The regulars asked a couple of questions like, “Could it be something that’s both good and bad?” and once we had the rules clarified, we began. Most of the children talked about how they had just begun school, or were about to start school. Jenny and her sister had something interesting to say, and one of the adults had had a beloved cat die, and the children expressed their sorrow at that news.
Now it was time to go play the game. I explained that we would go to the front play area, which meant we would have to walk right by the sanctuary where the service was going on, so we would have to be very quiet. Most of the children knew the drill, and knew how to be quiet. I asked the oldest kid, a 12 year old, to lead everyone to the play area.
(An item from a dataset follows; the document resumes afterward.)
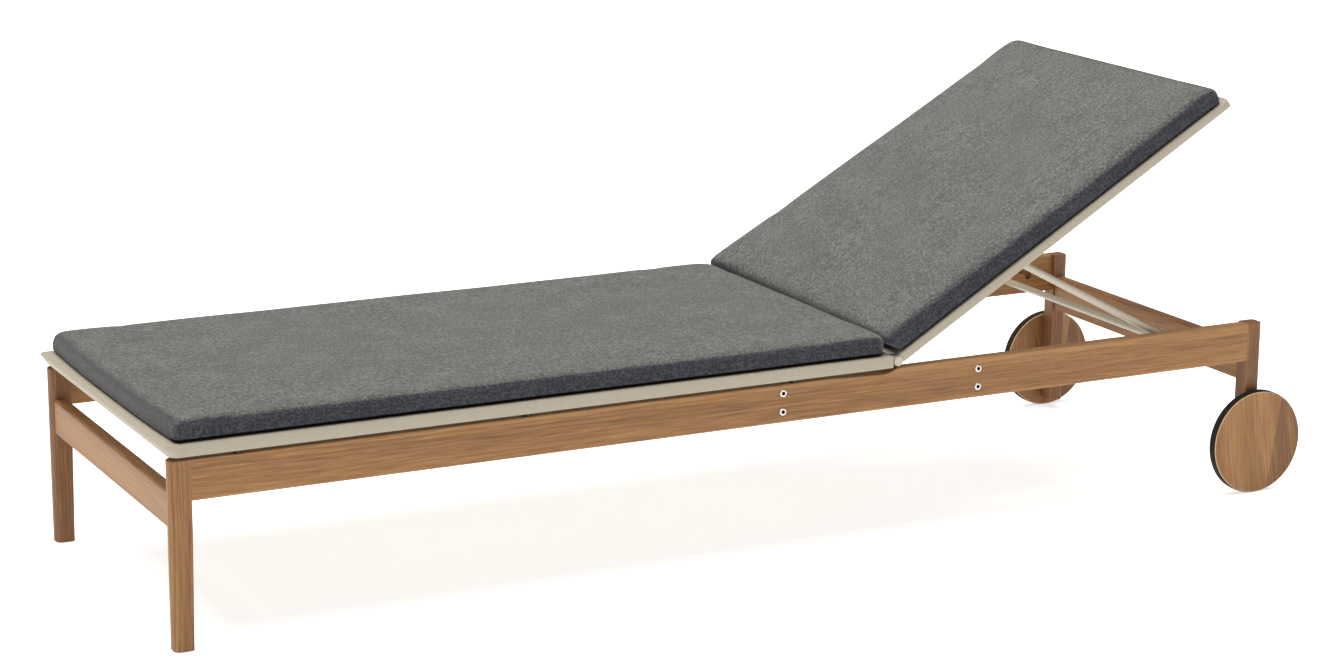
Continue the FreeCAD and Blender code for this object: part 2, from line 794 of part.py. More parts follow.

When we got there, I explained how to play Blob Tag: one person it It to begin, and whens/he tags someone, that person becomes part of the Blob, so they hold hands. “Don’t they link arms?” asked Emily, who had played the game that way. “Yes, sometimes people play it that way when you’re playing really hard, but we’re only going to need to hold hands because we’re not going to play as hard,” I said.
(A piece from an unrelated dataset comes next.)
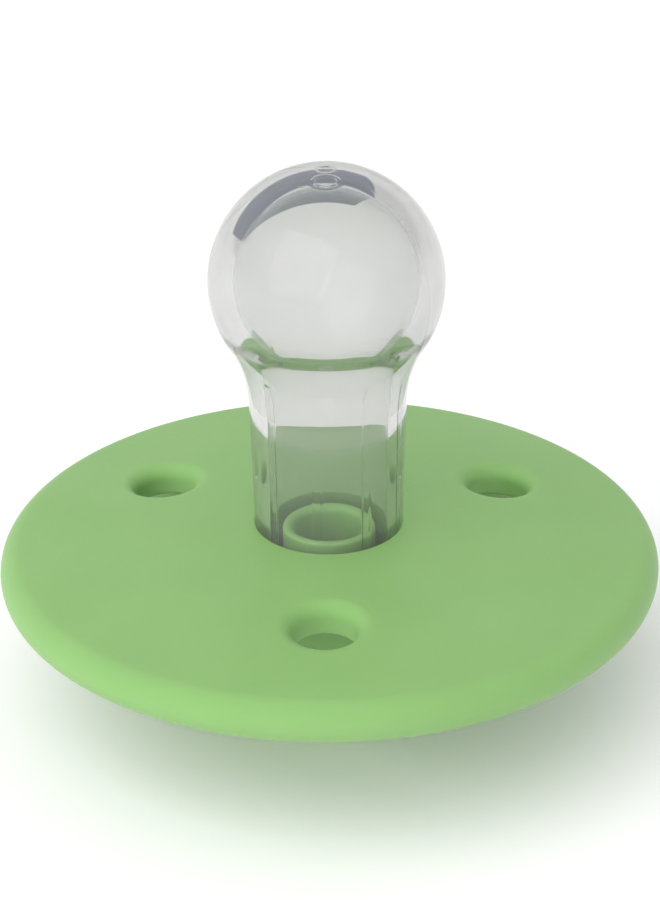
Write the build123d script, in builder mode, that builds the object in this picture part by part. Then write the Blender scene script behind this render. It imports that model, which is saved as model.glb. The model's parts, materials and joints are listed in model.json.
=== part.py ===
"""A round soother with a cherry teat: shield, silicone teat, retaining plug, back knob and ring handle.

Millimetres, +Z up. The origin is the centre of the knob's flat end, which the soother stands on, and
the teat points up along +Z. The ring handle turns about an axis along X and rests towards +Y.
"""

import os
from math import acos, asin, atan2, cos, degrees, hypot, pi, sin, sqrt

from build123d import *

# Shield: a shallow dome with a fully rounded rim, thinner inside the rim
SHIELD_DIAMETER = 43.0
SHIELD_THICKNESS = 3.0
WEB_THICKNESS = 2.1
WEB_RADIUS = 18.0
WEB_FILLET = 1.0
DOME_RADIUS = 143.0
RIM_TOP = 11.8  # height of the rim's highest circle above the standing face

# Vents through the shield, one of them towards -Y
VENT_COUNT = 3
VENT_CIRCLE_RADIUS = 12.9
VENT_RADIUS = 2.0
VENT_LIP = 1.0
VENT_BACK_EDGE = 0.3
FIRST_VENT_ANGLE = -90.0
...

Of course we did play very hard, and sometimes the Blob came apart, and we probably should have use the linked arms rule. Emily turned out to be a very good Blob Tag player, and was one of the children who had not been caught when time ran out.
“OK, time for a second game,” said Edie. “This time we’ll have two Blobs, me and Nathan [another adult we had with us].” This game was even more fun. But by the time it was over, it was time to head back to play Giant Jenga.
When we got back to our classroom, the first thing we did was to have water and one lollipop each. Some churches have no-candy rules, but not us — very few children have allergies to lollipops, the lollipops we use are tiny, and the kids love them. I have no compunctions about giving children candy so they like coming to church.
When it was time to play giant Jenga, some of the younger children didn’t want to play, so they drifted out to the play area where the preschoolers were being watched by the paid child care workers. But most of the older kids stayed. Our 12 year old had been part of the class which had created giant Jenga, so she set it up and helped run it. The tower became three feet tall, then four feet tall, and Nathan and I served as spotters so the blocks wouldn’t fall on a child; the 12 year old helped younger children who wanted help.
At last parents started drifting in; clearly the service was over by now. I told the children that if it looked too hard, they could choose to pull a block that would topple the tower, and that’s finally how the game ended — the child whose turn it was gleefully pulled out one of the bottom blocks, the the whole tower fell over (away from that child, Nathan and I made sure of that) with an enormous crash.
Later, Edie and I processed how the session had gone. We both agreed that it was more fun than our initial plan of walking to the park. We both agreed that it was a lot of fun — we liked having that many children. And we talked about why it went so well. Edie pointed out that it was good to play Blob Tag in the front play area which is fenced in so the game doesn’t get completely out of hand. I pointed out that we have a bunch of little rituals that the children know and like (and when we skip rituals, like the one-good-thing-one-bad-thing ritual, they want to do hem), and the children know how things operate (they know how to get to the front play quietly, they know giant Jenga). And I pointed out that Edie should take some of the credit — she has been leading summer Sunday school for the past two months, and has built up a real community feeling in the kids, even with the irregular summer attendance.